WHAT IS EXPECTED:
Your task is to quote the listing below exactly, beginning with its first line and ending on the line bearing "const CAPITAL_HEIGHT = 57;".
╭─ RECORDS
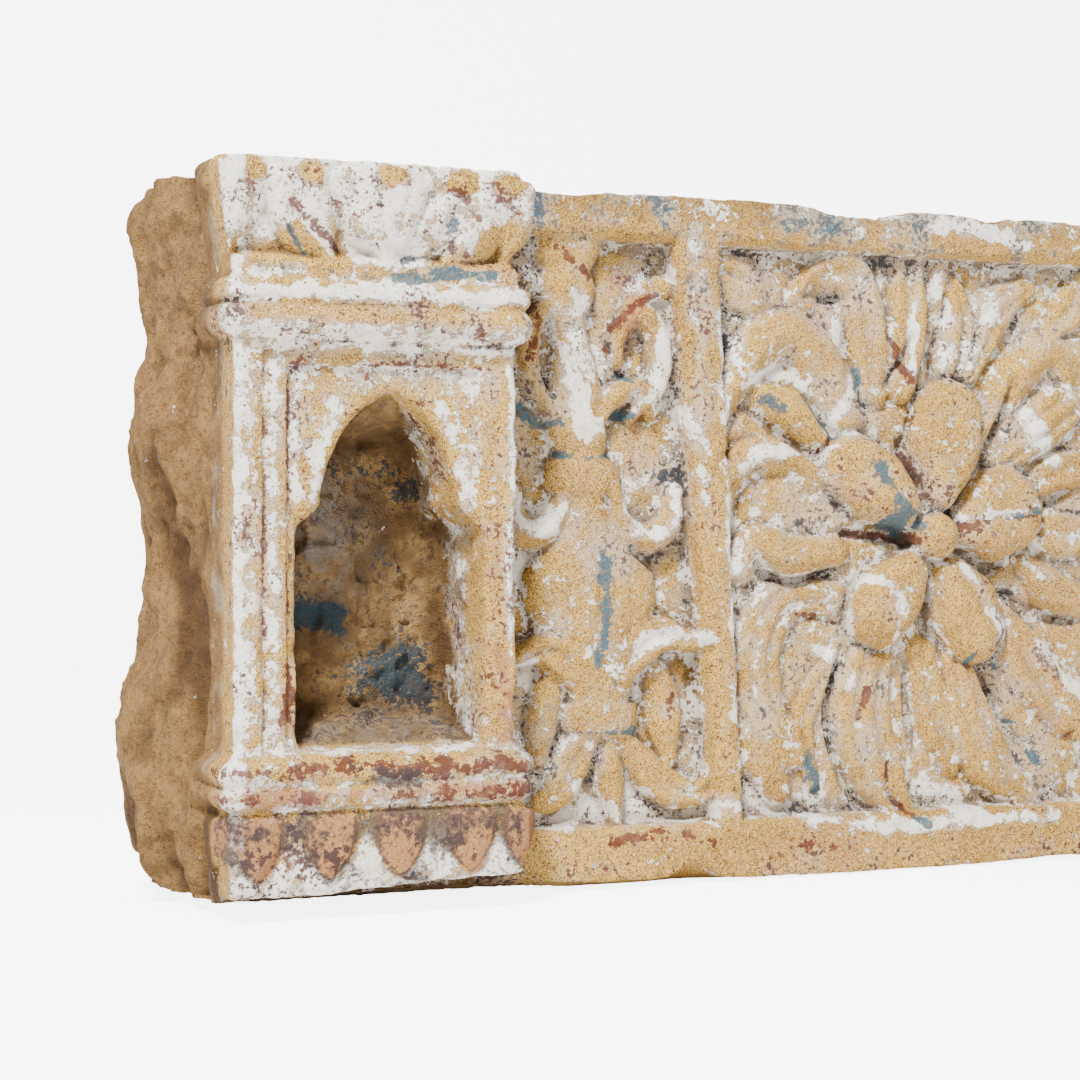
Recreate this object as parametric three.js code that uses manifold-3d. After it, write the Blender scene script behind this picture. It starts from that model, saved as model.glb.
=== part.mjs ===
// A carved sandstone wall panel in one block: a small pier with a lamp niche at the left end,
// then a sunk field with a leafy baluster, then a sunk field with a rosette in a wreath of leaves.
// Millimetres. X runs along the wall, Y into it, Z up. The carved face looks towards -Y.
import * as THREE from "three";
import { mergeVertices } from "three/addons/utils/BufferGeometryUtils.js";
import Module from "manifold-3d";

// Sizes of the block. Heights are measured from the plinth line, BED above the wall's underside and
// PIER_FOOT above the pier's.
const BED = 13;
const PIER_FOOT = 6;
const WALL_THICKNESS = 125;
const PIER_STEP = 50;

// Sizes along the wall, from the pier's left corner to the cut end.
const LEFT_JAMB = 38;
const NICHE_WIDTH = 108;
const RIGHT_JAMB = 20;
const BALUSTER_FIELD = 150;
const STRIP_WIDTH = 29;
const ROSETTE_FIELD = 292;
const END_STRIP = 24;
const STRIP_LEAN = 0.084;
const STRIP_TAPER = 0.035;

// Heights of the pier's parts, from the plinth line up.
const PLINTH_HEIGHT = 47;
const BASE_ROLL_RADIUS = 6.5;
const NICHE_HEIGHT = 198;
const NICHE_SPRING = 120;
const NICHE_HEAD = 27;
const CAP_ROLL_RADIUS = 10;
const CAP_BAND = 11;
const CAP_NECK = 9;
const CAPITAL_HEIGHT = 57;

// Depths of the pier's parts. The mouldings stand JAMB_SET_BACK in front of the jamb face.
const JAMB_SET_BACK = 10;
const PIER_CORNER = 3;
const BASE_ROLL_REACH = 8;
const CAP_ROLL_REACH = 9;
const CAPITAL_FLARE = 12;
const CAPITAL_ROUND = 3;
const PLINTH_REACH = 4;
const NICHE_DEPTH = 65;
const CUSP_STEP = 13;
const OUTER_FRAME_SHARE = 0.35;
const OUTER_FRAME_DEPTH = 2.5;
const INNER_FRAME_SHARE = 0.7;
const INNER_FRAME_DEPTH = 4;

// Sizes of the two sunk fields.
const FIELD_SINK = 18;
const FOOT_BAND = 36;
const TOP_BAND = 28;

// Sizes of the carving. Free forms are shares of their own size.
const ROOT = 4;
const PENDANT_WIDTH = 28;
const PENDANT_DROP = 33;
const PENDANT_PITCH = 41;
const PENDANT_RELIEF = 3.5;
const CAPITAL_LEAF_RELIEF = 5;
const BALUSTER_RELIEF = 17;
const ROSETTE_RADIUS = 98;
const PETAL_RELIEF = 26;
const BOSS_RADIUS = 17;
const WREATH_RELIEF = 15;

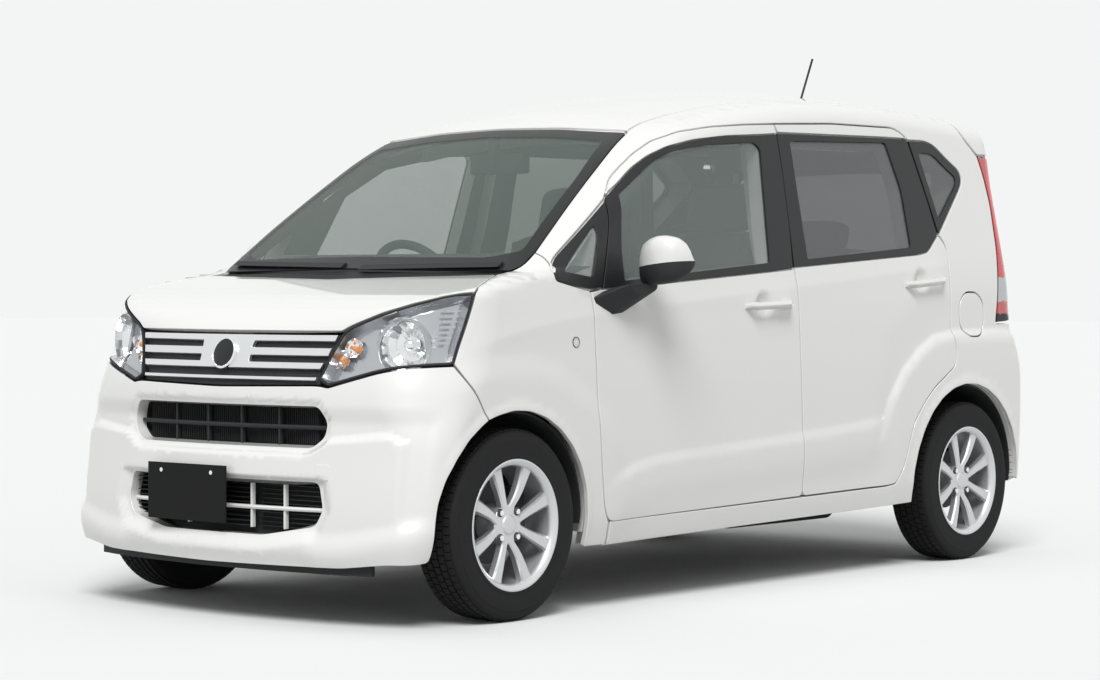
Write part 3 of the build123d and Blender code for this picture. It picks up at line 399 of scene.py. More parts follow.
╰─
EXERCISE SOLUTION:
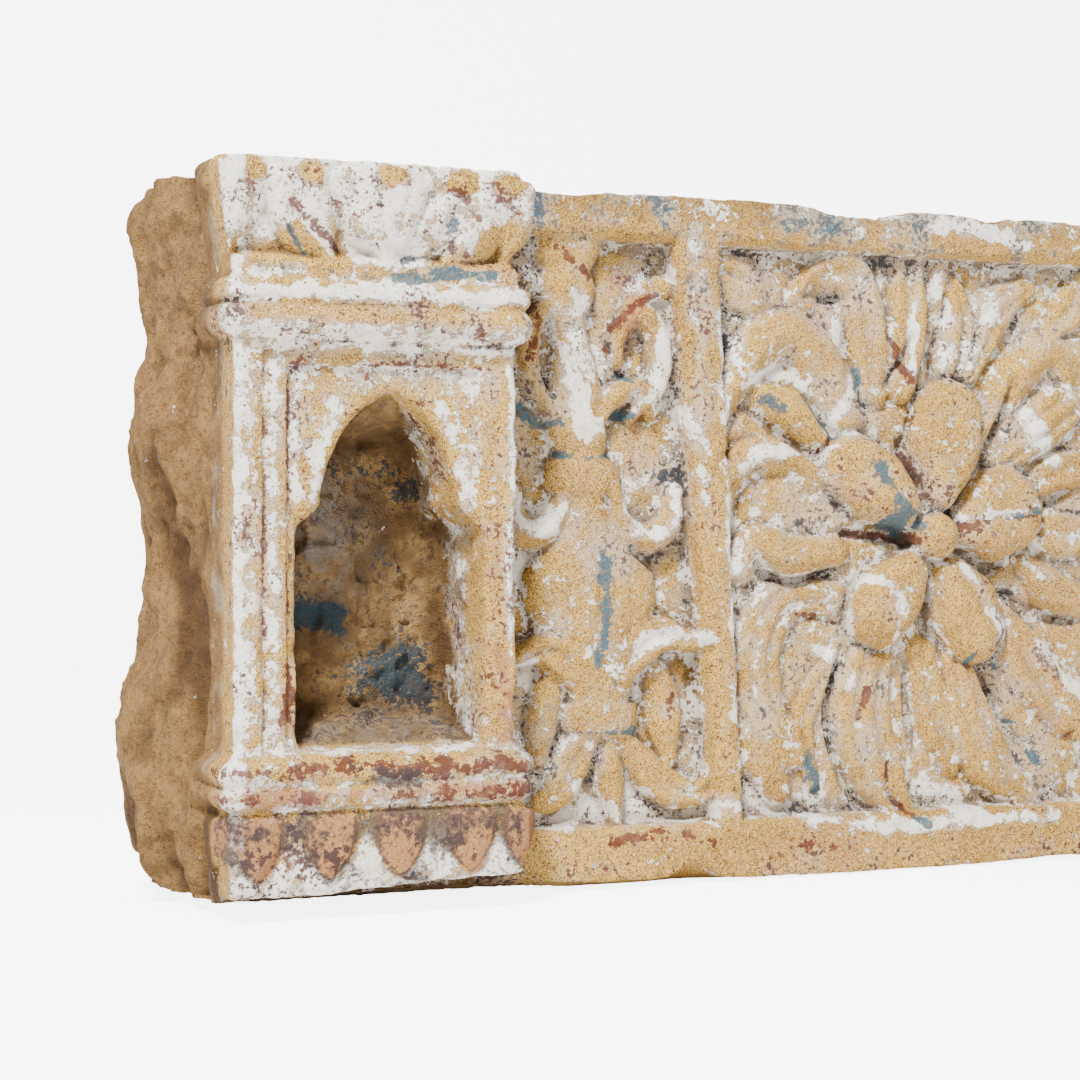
Recreate this object as parametric three.js code that uses manifold-3d. After it, write the Blender scene script behind this picture. It starts from that model, saved as model.glb.
=== part.mjs ===
// A carved sandstone wall panel in one block: a small pier with a lamp niche at the left end,
// then a sunk field with a leafy baluster, then a sunk field with a rosette in a wreath of leaves.
// Millimetres. X runs along the wall, Y into it, Z up. The carved face looks towards -Y.
import * as THREE from "three";
import { mergeVertices } from "three/addons/utils/BufferGeometryUtils.js";
import Module from "manifold-3d";

// Sizes of the block. Heights are measured from the plinth line, BED above the wall's underside and
// PIER_FOOT above the pier's.
const BED = 13;
const PIER_FOOT = 6;
const WALL_THICKNESS = 125;
const PIER_STEP = 50;

// Sizes along the wall, from the pier's left corner to the cut end.
const LEFT_JAMB = 38;
const NICHE_WIDTH = 108;
const RIGHT_JAMB = 20;
const BALUSTER_FIELD = 150;
const STRIP_WIDTH = 29;
const ROSETTE_FIELD = 292;
const END_STRIP = 24;
const STRIP_LEAN = 0.084;
const STRIP_TAPER = 0.035;

// Heights of the pier's parts, from the plinth line up.
const PLINTH_HEIGHT = 47;
const BASE_ROLL_RADIUS = 6.5;
const NICHE_HEIGHT = 198;
const NICHE_SPRING = 120;
const NICHE_HEAD = 27;
const CAP_ROLL_RADIUS = 10;
const CAP_BAND = 11;
const CAP_NECK = 9;
const CAPITAL_HEIGHT = 57;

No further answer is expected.